== Raw data
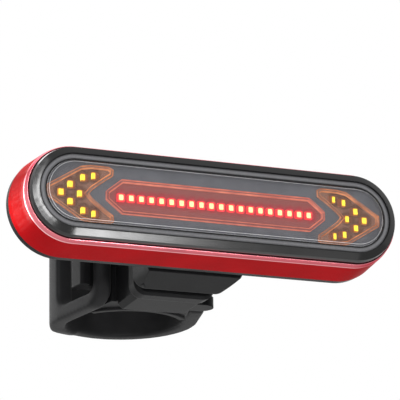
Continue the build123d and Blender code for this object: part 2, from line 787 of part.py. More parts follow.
# Rubber pad between the saddle and the post.
with BuildPart() as saddle_pad:
    with BuildSketch(Plane.XY.offset(-pad_half_height)):
        with BuildLine():
            pad_start = pad_middle - pad_sweep / 2
            outer_arc = CenterArc((0, 0), saddle_rear, pad_start, pad_sweep)
            inner_arc = CenterArc((0, 0), post_radius, pad_start, pad_sweep)
            Line(outer_arc @ 0, inner_arc @ 0)
            Line(outer_arc @ 1, inner_arc @ 1)
        make_face()
    extrude(amount=pad_half_height * 2)

# Strap: band round the post, loop with its window on the left, eye on the right.
strap_halves = []
far = strap_outer + strap_end_reach
lean_degrees = degrees(lean)
for half_name, half_side in (("loop", -1), ("eye", 1)):
    with BuildPart() as strap_half:
        with BuildSketch(Plane.XY.offset(-loop_half)):
            Circle(strap_outer)
            Circle(post_radius, mode=Mode.SUBTRACT)
            with BuildLine():
                edge = (far * cos(lean), -far * sin(lean))
                Polyline((0, 0), edge, (far, -far), (-far, -far), mirrored(edge), close=True)
            make_face(mode=Mode.SUBTRACT)
            for flank in (beside_strap, lambda along, out: mirrored(beside_strap(along, out))):
                run = (strap_end_distance ** 2 - strap_middle ** 2) ** (1 / 2)
                with BuildLine():
                    Polyline(flank(0, 0), flank(0, strap_thickness), flank(run, strap_thickness),
                             flank(run, 0), close=True)
                make_face()
                with Locations(flank(0, strap_thickness / 2)):
                    Circle(strap_thickness / 2)
            with Locations(eye_centre):
                Circle(eye_radius)
        extrude(amount=loop_half * 2)
        front_edge = -strap_end_reach - strap_thickness / 2
        if half_name == "loop":
            with BuildSketch(Plane.YZ.offset(-strap_split)) as loop_side:
                with BuildLine():
                    Polyline((front_edge, -loop_half), (loop_rear, -loop_half),
                             (loop_fade, -band_half), (strap_outer + overrun, -band_half),
                             (strap_outer + overrun, band_half), (loop_fade, band_half),
                             (loop_rear, loop_half), (front_edge, loop_half), close=True)
                make_face()
                fillet(loop_side.vertices().sort_by(Axis.X)[:2], loop_corner)
                with Locations((front_edge + loop_bar + window_length / 2, 0)):
                    RectangleRounded(window_length, window_half * 2, window_corner,
                                     mode=Mode.SUBTRACT)
            extrude(amount=-far, mode=Mode.INTERSECT)
        else:
            with BuildSketch(Plane.YZ.offset(-strap_split)):
                eye_front = eye_centre[1] - eye_radius
                eye_back = eye_centre[1] + eye_radius + ear_gap
                with BuildLine():
                    Polyline((eye_front, -eye_half), (eye_back, -eye_half),
                             (eye_back + eye_fade, -band_half),
                             (strap_outer + overrun, -band_half),
                             (strap_outer + overrun, band_half), (eye_back + eye_fade, band_half),
                             (eye_back, eye_half), (eye_front, eye_half), close=True)
                make_face()
            extrude(amount=far, mode=Mode.INTERSECT)
            with BuildSketch(Plane.XY.offset(-eye_half)):
                with Locations(eye_centre):
                    Circle(pin_radius + pin_gap)
            extrude(amount=eye_half * 2, mode=Mode.SUBTRACT)
    strap_halves.append(strap_half.part)

with BuildPart() as strap:
    add(strap_halves[0])
    add(strap_halves[1])

with BuildPart() as strap_pin:
    with BuildSketch(Plane.XY.offset(-pin_length / 2)):
        with Locations(eye_centre):
            Circle(pin_radius)
    extrude(amount=pin_length)

# Files.
pieces = {
    "trim_ring": trim_ring.part, "front_bezel": front_bezel.part, "front_lens": front_lens.part,
    "lens_seal": lens_seal.part, "lamp_mask": lamp_mask.part, "bar_guide": bar_guide.part,
    **arrow_guides, "lamp_board": lamp_board.part, **lamp_groups, "cover_seal": cover_seal.part,
    "rear_cover": rear_cover.part, "cover_screws": cover_screws.part, "battery": battery.part,
    "battery_foam": battery_foam.part, "radio_module": radio_module.part,
    "antenna": antenna.part, "charging_socket": charging_socket.part,
    "port_flap": port_flap.part, "power_button": power_button.part,
    "button_switch": button_switch.part, "receiver": receiver.part,
    "receiver_bolts": receiver_bolts.part, "receiver_nuts": receiver_nuts.part,
    "saddle": saddle.part, "saddle_pad": saddle_pad.part, "strap": strap.part,
    "strap_pin": strap_pin.part,
}
os.makedirs("parts", exist_ok=True)
for piece_name, piece in pieces.items():
    piece.label = piece_name
    export_step(piece, "parts/" + piece_name + ".step")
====
- _Goal of the exercise_:
Everything from the first line above up to and including the line that contains "extrude(amount=pad_half_height * 2)" should be printed exactly; please print only that.

- _Solution to this problem_:
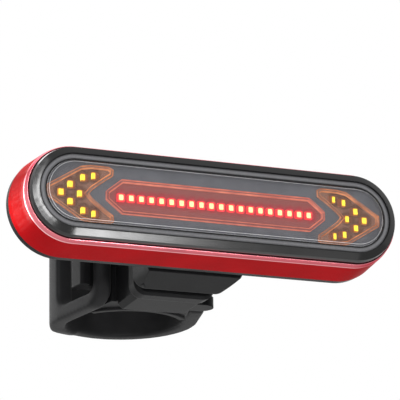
Continue the build123d and Blender code for this object: part 2, from line 787 of part.py. More parts follow.
# Rubber pad between the saddle and the post.
with BuildPart() as saddle_pad:
    with BuildSketch(Plane.XY.offset(-pad_half_height)):
        with BuildLine():
            pad_start = pad_middle - pad_sweep / 2
            outer_arc = CenterArc((0, 0), saddle_rear, pad_start, pad_sweep)
            inner_arc = CenterArc((0, 0), post_radius, pad_start, pad_sweep)
            Line(outer_arc @ 0, inner_arc @ 0)
            Line(outer_arc @ 1, inner_arc @ 1)
        make_face()
    extrude(amount=pad_half_height * 2)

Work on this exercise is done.